When I lived and worked in D.C. I attended almost every year. Senator Mark Hatfield, for whom I worked, was a faithful member of the Senate Prayer breakfast group which met weekly, and with the group in the House, sponsors the this national event.

My worry always has been that such a gathering merely sprinkles holy water on the nation’s powerful leaders without any real accountability to the prophetic message of the Gospel. As a breakfast speaker one year, Hatfield called for national repentance for arrogance and sin, referring especially to the Vietnam War. His comments broke with the normal rhetorical decorum of the event and angered President Nixon, but received widespread coverage and much respect.

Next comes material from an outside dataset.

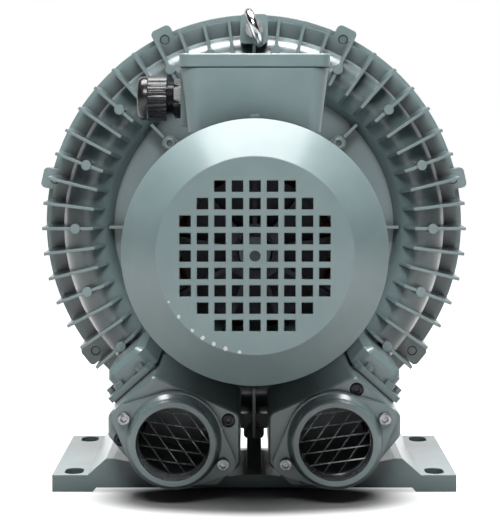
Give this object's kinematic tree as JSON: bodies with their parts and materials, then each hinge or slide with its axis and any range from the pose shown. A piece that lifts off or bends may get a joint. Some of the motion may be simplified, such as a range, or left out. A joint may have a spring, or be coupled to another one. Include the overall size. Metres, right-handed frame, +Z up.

These days, the early-morning prayer breakfast is also accompanied by countless luncheons, dinners, and seminars for people who come from around the nation and the world to attend. The idea behind the prayer breakfast movement is simple: Gather politicians and leaders together in a country (or state, or city) to pray with one another “in the Spirit of Jesus,” and hope that this dependence on God will transcend differences to build a movement grounded in love for one another and one’s neighbor. It’s supposed to be devoid of “politics.”